No final dos anos 1970, concluía o mestrado em Planejamento Urbano e Regional no Programa de Pós-Graduação em Engenharia da Universidade Federal do Rio de Janeiro, com a dissertação “Integração social nos Conjuntos Habitacionais da Companhia de Desenvolvimento Habitacional da Guanabara (COHAB-GB)”.
Em 1980, ingressava no doutorado da Universidade de Cornell, nos Estados Unidos, defendendo, em 1985, a tese “Planners in the face of power: the case of the Metropolitan Region of Rio de Janeiro, Brazil”. Em Cornell, a leitura que o Professor John Forester, orientador da tese, fez da obra de Jügen Habermas deixou marcas na abordagem intelectual de Linda Gondim. A atualização com as teorias sociais – as lições da Sociologia da Escola de Chicago, por exemplo – foram se articulando, no correr do tempo, às construções de seus problemas de investigação.
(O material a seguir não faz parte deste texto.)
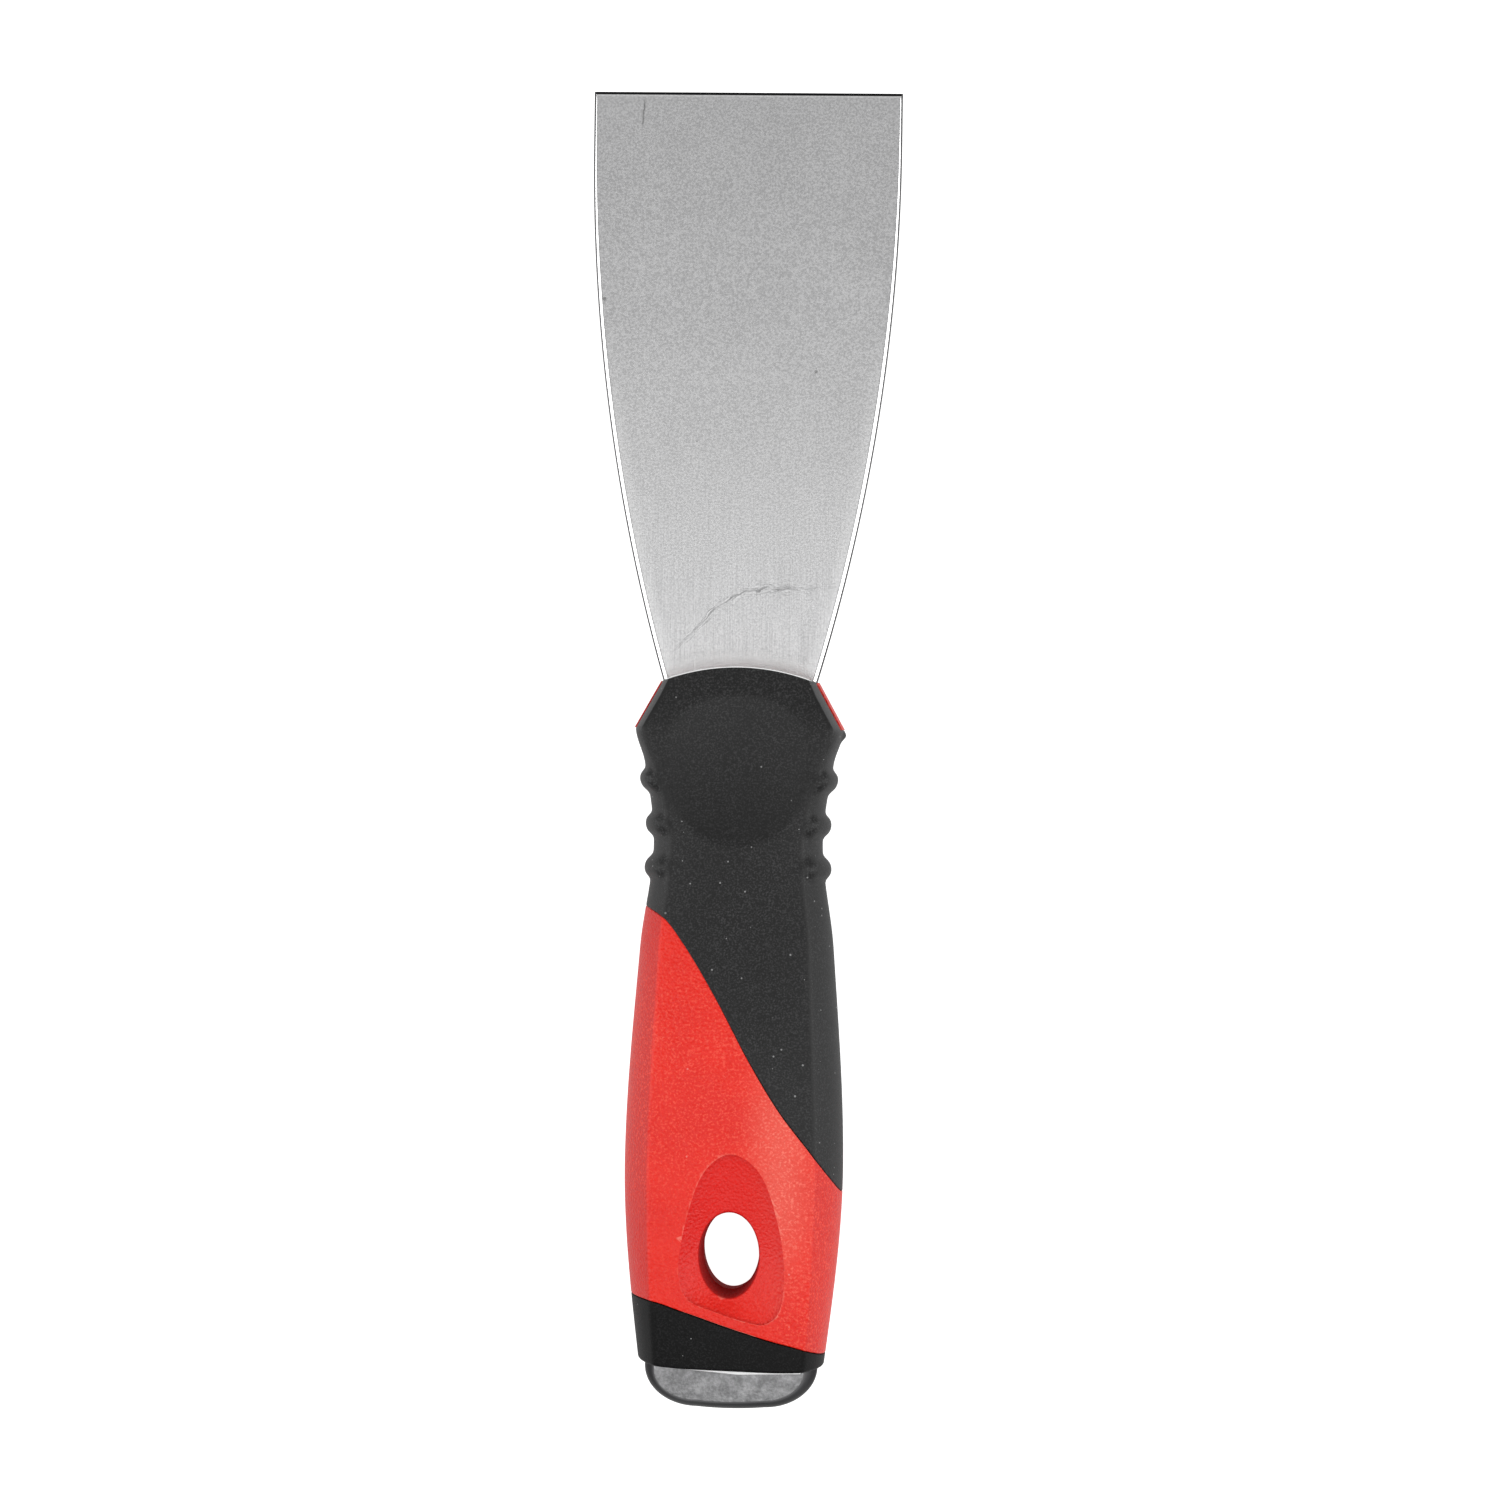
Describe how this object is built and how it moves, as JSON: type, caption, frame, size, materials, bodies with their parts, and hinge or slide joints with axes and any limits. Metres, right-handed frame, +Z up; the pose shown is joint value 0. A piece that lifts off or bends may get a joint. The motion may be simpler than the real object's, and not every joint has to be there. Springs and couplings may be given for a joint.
{
  "type": "flexible putty knife",
  "caption": "Flexible putty knife with a tapered steel blade, a red and black moulded handle with a hang hole, and a metal hammer cap.",
  "frame": {"origin": "bottom centre of the bounding box: under the middle of the knife, on the table that its back rests on", "axes": "+Y along the knife towards the blade's tip, +Z up out of the front face, +X to the right seen from the front with the tip up"},
  "size_m": [0.05, 0.213, 0.0216],
  "materials": {
    "blade_steel": "fine ground satin",
    "red_plastic": "semi-gloss with a fine moulded grain",
    "grip_rubber": "matt soft-touch",
    "collar_rubber": "matt soft-touch",
    "cap_metal": "grainy cast facets with polished edges",
    "pin_steel": "plain"
  },
  "bodies": {
    "root": {"blade": "blade_steel", "handle_core": "red_plastic", "soft_grip": "grip_rubber", "end_collar": "collar_rubber", "hammer_cap": "cap_metal", "cap_pin": "pin_steel"}
  },
  "joints": []
}
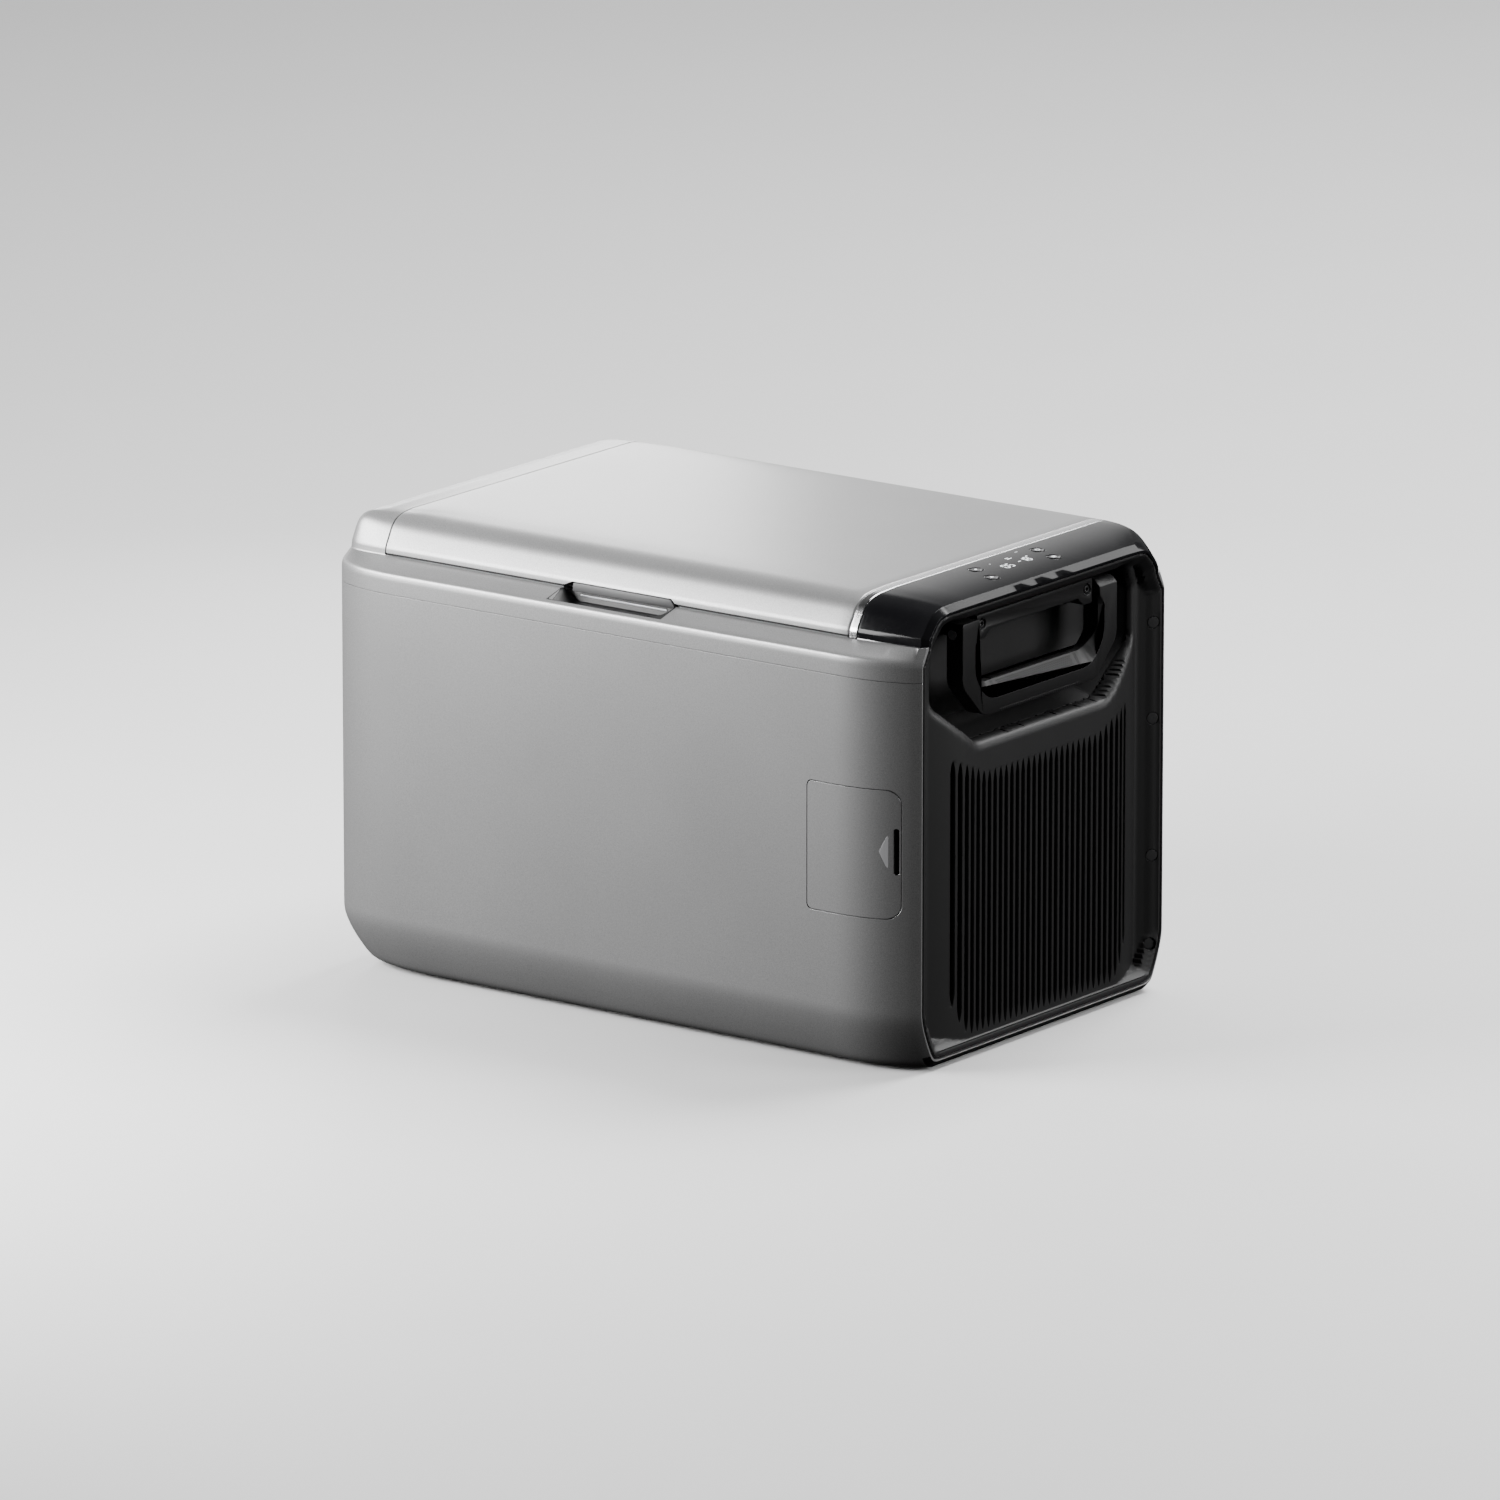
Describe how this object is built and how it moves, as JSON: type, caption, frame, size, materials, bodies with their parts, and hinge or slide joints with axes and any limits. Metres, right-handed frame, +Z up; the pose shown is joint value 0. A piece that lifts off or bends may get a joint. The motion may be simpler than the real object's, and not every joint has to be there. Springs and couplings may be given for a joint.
{
  "type": "compressor cooler fridge",
  "caption": "Portable chest-type compressor fridge with hinged lid, grille end, recessed swing handles, touch control panel and battery hatch.",
  "frame": {"origin": "bottom centre of the bounding box, on the floor below the feet", "axes": "+X along the length to the grille end, +Y to the lid's hinges at the back, +Z up"},
  "size_m": [0.595, 0.39, 0.3886],
  "materials": {
    "silver_paint": "silver-grey metallic satin paint on moulded plastic",
    "black_plastic": "black satin plastic",
    "gloss_black": "gloss black",
    "bright_trim": "bright plated trim",
    "liner_grey": "pale grey liner plastic",
    "insulation_foam": "pale yellow polyurethane foam",
    "rubber": "soft black rubber",
    "zinc_steel": "zinc plated steel",
    "fin_aluminium": "bare aluminium",
    "circuit_board": "green circuit board",
    "black_enamel": "black enamel",
    "coated_wire": "white coated basket"
  },
  "bodies": {
    "housing": {"lower_shell": "silver_paint", "top_frame": "silver_paint", "latch_cup": "black_plastic", "latch_keeper": "zinc_steel", "foot_1": "rubber", "foot_2": "rubber", "foot_3": "rubber", "foot_4": "rubber", "right_end_cover": "black_plastic", "screw_cap_rear_1": "rubber", "screw_cap_rear_2": "rubber", "screw_cap_rear_3": "rubber", "screw_cap_rear_4": "rubber", "right_handle_pocket": "black_plastic", "left_handle_pocket": "black_plastic", "right_handle_bracket": "black_plastic", "left_handle_bracket": "black_plastic", "right_handle_rod": "zinc_steel", "left_handle_rod": "zinc_steel", "control_panel": "gloss_black", "control_board": "circuit_board", "power_board": "circuit_board", "chrome_strip": "bright_trim", "hinge_bracket_left": "zinc_steel", "hinge_bracket_right": "zinc_steel", "hinge_pin_left": "zinc_steel", "hinge_pin_right": "zinc_steel", "tub_liner": "liner_grey", "tub_lamp": "liner_grey", "evaporator": "fin_aluminium", "foam_jacket": "insulation_foam", "storage_basket": "coated_wire", "base_plate": "zinc_steel", "compressor_mount_front": "rubber", "compressor_mount_rear": "rubber", "compressor": "black_enamel", "condenser": "fin_aluminium", "fan_housing": "black_plastic", "battery_bay": "black_plastic", "battery_pack": "black_plastic", "power_inlet": "black_plastic", "hatch_pin": "zinc_steel"},
    "lid": {"lid_cover": "silver_paint", "lid_foam": "insulation_foam", "lid_liner": "liner_grey", "lid_gasket": "rubber", "hinge_leaf_left": "zinc_steel", "hinge_leaf_right": "zinc_steel"},
    "latch": {"lid_latch": "black_plastic"},
    "right_handle": {"right_handle": "black_plastic", "right_handle_grip": "rubber"},
    "left_handle": {"left_handle": "black_plastic", "left_handle_grip": "rubber"},
    "down_key": {"button_down": "gloss_black"},
    "up_key": {"button_up": "gloss_black"},
    "power_key": {"button_power": "gloss_black"},
    "mode_key": {"button_mode": "gloss_black"},
    "fan": {"fan_rotor": "black_plastic"},
    "hatch": {"hatch_door": "silver_paint"}
  },
  "joints": [
    {"name": "lid_hinge", "type": "hinge", "parent": "housing", "child": "lid", "pos_m": [0, 0.189, 0.368], "axis": [-1, 0, 0], "range_deg": [0, 95]},
    {"name": "latch_pull", "type": "hinge", "parent": "lid", "child": "latch", "pos_m": [0, -0.161, 0.3568], "axis": [-1, 0, 0], "range_deg": [0, 25], "stiffness_Nm_per_rad": 0.06, "springref_deg": -20.05},
    {"name": "right_handle_swing", "type": "hinge", "parent": "housing", "child": "right_handle", "pos_m": [0.2835, 0, 0.3545], "axis": [0, -1, 0], "range_deg": [0, 95]},
    {"name": "left_handle_swing", "type": "hinge", "parent": "housing", "child": "left_handle", "pos_m": [-0.285, 0, 0.3485], "axis": [0, 1, 0], "range_deg": [0, 95]},
    {"name": "hatch_hinge", "type": "hinge", "parent": "housing", "child": "hatch", "pos_m": [0.196, -0.19, 0.185], "axis": [0, 0, -1], "range_deg": [0, 85]},
    {"name": "down_press", "type": "slide", "parent": "housing", "child": "down_key", "axis": [0, 0, -1], "range_m": [0, 0.0008], "stiffness_N_per_m": 400, "springref_m": -0.0005},
    {"name": "up_press", "type": "slide", "parent": "housing", "child": "up_key", "axis": [0, 0, -1], "range_m": [0, 0.0008], "stiffness_N_per_m": 400, "springref_m": -0.0005},
    {"name": "power_press", "type": "slide", "parent": "housing", "child": "power_key", "axis": [0, 0, -1], "range_m": [0, 0.0008], "stiffness_N_per_m": 400, "springref_m": -0.0005},
    {"name": "mode_press", "type": "slide", "parent": "housing", "child": "mode_key", "axis": [0, 0, -1], "range_m": [0, 0.0008], "stiffness_N_per_m": 400, "springref_m": -0.0005},
    {"name": "fan_spin", "type": "hinge", "parent": "housing", "child": "fan", "pos_m": [0.243, -0.068, 0.068], "axis": [1, 0, 0], "continuous": true}
  ]
}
Os anos de 1990 marcam o retorno de Linda a UFC, como professora do Departamento de Ciências Sociais, em 1992, e do Programa de Pós-graduação em Sociologia, que então mobilizava um grupo de intelectuais interessados e dispostos ao trabalho de criação do Doutorado. Antes, foi professora visitante do Mestrado de Economia, além de atuar como consultora técnica em órgãos estatais, como o Centro de Estudos e Pesquisas Urbanas e o Instituto Brasileiro de Administração Municipal.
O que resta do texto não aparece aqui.